Nick Ferraby

Personal information
- Full name: Nicholas John Ferraby
- Born: 31 March 1983 (age 43) Market Harborough, Leicestershire, England
- Batting: Right-handed
- Bowling: Right-arm medium

International information
- National side: Jersey;
- T20I debut (cap 4): 31 May 2019 v Guernsey
- Last T20I: 19 October 2021 v Germany

Domestic team information
- 2010-present: Buckinghamshire
- 2007: Leicestershire
- 2006–2009: Cambridgeshire
- 2002: Leicestershire Cricket Board

Career statistics
| Competition | T20I | FC | LA |
| Matches | 18 | 3 | 3 |
| Runs scored | 314 | 193 | 14 |
| Batting average | 18.47 | 38.60 | 7.00 |
| 100s/50s | 0/1 | 1/1 | 0/0 |
| Top score | 81* | 107 | 13* |
| Balls bowled | – | 186 | 42 |
| Wickets | – | 4 | 0 |
| Bowling average | – | 28.00 | – |
| 5 wickets in innings | – | 0 | 0 |
| 10 wickets in match | – | 0 | 0 |
| Best bowling | – | 2/19 | – |
| Catches/stumpings | 2/– | 1/– | 0/– |
- Source: Cricinfo, 25 May 2026

= Nicholas Ferraby =

English cricketer (born 1983)

Nicholas John Ferraby (born 31 May 1983) is an English cricketer. He is a right-handed batsman who bowls right-arm medium pace. He was born in Market Harborough, Leicestershire.

==Domestic career in England==
Educated at Oakham School and the University of Oxford, Ferraby represented the Leicestershire Cricket Board in 2 List A matches against Denmark in the 1st round of the 2003 Cheltenham & Gloucester Trophy, and the Kent Cricket Board in the 2nd round of the same competition. Both matches were held in 2002.

In 2006, Ferraby made his debut for Cambridgeshire in the 2006 Minor Counties Championship against Buckinghamshire. From 2006 to 2009, he represented the county in 15 Championship matches, the last of which came against Norfolk. His debut in the MCCA Knockout Trophy came against Oxfordshire in 2006. From 2006 to 2009, he represented the county in 12 Trophy matches, the last of which came against Lincolnshire.

While representing Cambridgeshire, he made his final List A appearance playing for Leicestershire against Glamorgan in the 2007 Pro40. In his 3 career List A matches, he scored 14 runs at a batting average of 7.00, with a high score of 13*. With the ball he bowled 7 wicket-less overs.
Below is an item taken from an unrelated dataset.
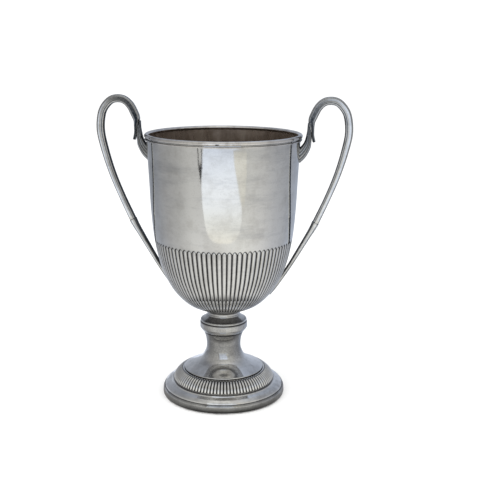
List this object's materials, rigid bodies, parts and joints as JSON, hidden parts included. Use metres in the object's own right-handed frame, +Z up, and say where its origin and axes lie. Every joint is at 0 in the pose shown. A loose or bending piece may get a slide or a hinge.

In 2010, Ferraby made a single Minor Counties Championship appearance for Buckinghamshire against Hertfordshire.

Ferraby played for Oxford University Cricket Club in 2014.

==Career in Jersey==
In 2015, Ferraby moved to Jersey where he works as one of the pastors at Jersey Baptist Church He plays cricket in Jersey.
In April 2018, he was named in Jersey's squad for the 2018 ICC World Cricket League Division Four tournament in Malaysia.

In May 2019, he was named in Jersey's squad for the 2019 T20 Inter-Insular Cup against Guernsey. He made his Twenty20 International (T20I) debut for Jersey against Guernsey on 31 May 2019. The same month, he was named in Jersey's squad for the Regional Finals of the 2018–19 ICC T20 World Cup Europe Qualifier tournament in Guernsey.

In September 2019, he was named in Jersey's squad for the 2019 ICC T20 World Cup Qualifier tournament in the United Arab Emirates. In October 2021, Ferraby was named in Jersey's T20I squad for the Regional Final of the 2021 ICC Men's T20 World Cup Europe Qualifier tournament.